На фундаменте этой идеологии, которую Унгерну, как он говорил, «некогда было обдумать», тем более изложить «в виде сочинения», он построил конкретную программу действий.
Она включала в себя пять последовательных этапов:
1. Взятие Урги и освобождение от китайцев всей Халхи.
2. Объединение под главенством Богдо-гэгена остальных земель, населённых народами «монгольского корня».
3. Создание центральноазиатской федерации (наряду с «Великой Монголией»первыми её членами предполагались Тибет и Синьцзян).
4. Реставрация в Китае династии Цинь, которая «так много сделала для монголов и покрыла себя неувядающей славой».
5. В союзе с Японией поход объединённых сил «жёлтой расы»на Россию и далее на запад с целью восстановления монархий во всём мире.

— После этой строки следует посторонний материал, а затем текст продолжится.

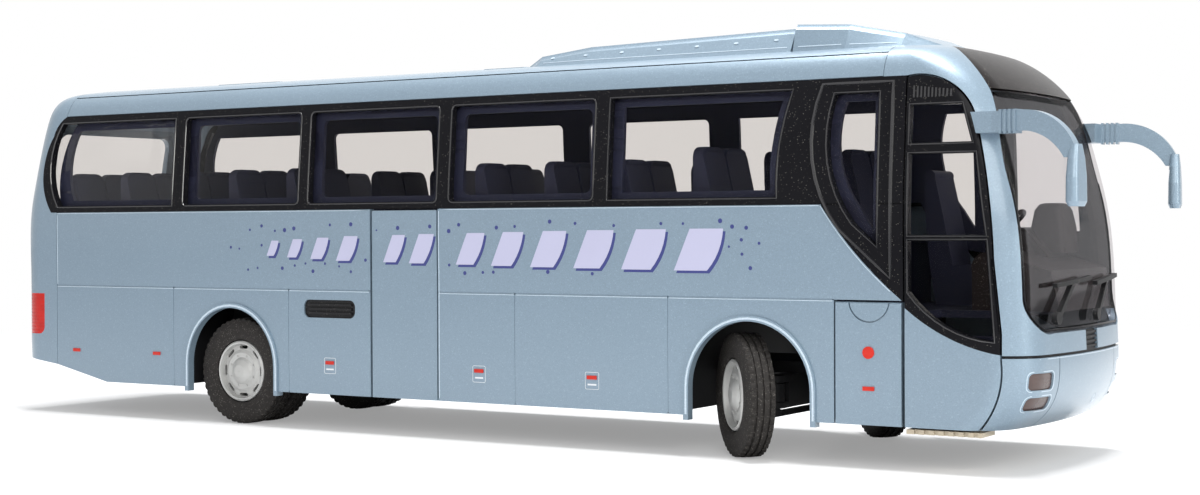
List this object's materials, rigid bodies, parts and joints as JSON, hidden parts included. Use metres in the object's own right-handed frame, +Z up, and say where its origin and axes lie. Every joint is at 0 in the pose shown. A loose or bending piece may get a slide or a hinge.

Правда, способы и сроки осуществления двух последних пунктов этой программы Унгерн представлял себе смутно. Это был идеал, ориентир скорее духовный, чем политический. Но создание центральноазиатского государства он считал делом ближайшего будущего. Впрочем, его деятельность в этом направлении сводилась, главным образом, к писанию писем. Как всякий человек, одержимый какой-то идеей, он верил, что достаточно лишь внятно изложить её, чтобы она завладела умами. Этих писем Унгерн разослал множество, а задумал, вероятно, ещё больше. По его словам, он таким способом собирался «привлечь к своим планам внимание широких масс жёлтой расы»[66]. Некоторых адресатов он сам назвал на допросах: Пекинское правительство, Чжаи Цзолин, казахские ханы на Алтае, дербетские князья, тибетский Далай-лама. Сюда следует прибавить Семёнова, который со свойственным ему здравомыслием к идеям бывшего соратника «отнёсся отрицательно», агентов Унгерна в Пекине и в Маньчжурии, генерала Чжан Кунъю, ургинских министров, князей Внутренней Монголии, лидера казахской партии «Алаш»Букейханова и, наконец, последнего императора маньчжурской династии, двенадцатилетнего Пу И. Вся эта грандиозная эпистолярно-пропагандистская акция была предпринята Унгерном в апреле – мае 1921 года, после победы на Калганском тракте. Никаких результатов она не дала. Несколько писем удалось перехватить красным, другие, видимо, пропали в пути. Да и те, что всё-таки добрались до адресатов, не возымели на них ни малейшего действия. Никто из корреспондентов Унгерна не мог всерьёз отнестись к его предложениям. В плену он сам признавался: «Ответов ни от кого не получил».
63
Именно в этом смысле следует понимать слова Унгерна о том, что «спасение мира должно произойти из Китая».
64
Кое-какие частные идеи евразийцев Унгерн осуществил на практике. Если один из них, Малевский-Малевич, считал, например, что будущая евразийская армия должна состоять из национальных частей, причём в ней будут употребляться «язык командования (русский) и командный язык (национальности войскового формирования)», то в Азиатской дивизии так оно и обстояло на деле.
65
Очевидно, Унгерн имел в виду библейский миф о Гоге и Магоге (Иезек., 38-39), трансформированный в его воображении до полной неузнаваемости. Он вообще всегда всё путал, но сама мысль о том, будто в Библии говорится о жёлтой и белой расе, свидетельствует, что Оссендовский всё-таки сильно преувеличивал эрудицию барона. Культурный человек на подобные ошибки просто не способен.
66
Терминология вполне революционная, какой, в общем-то, была и сама идея.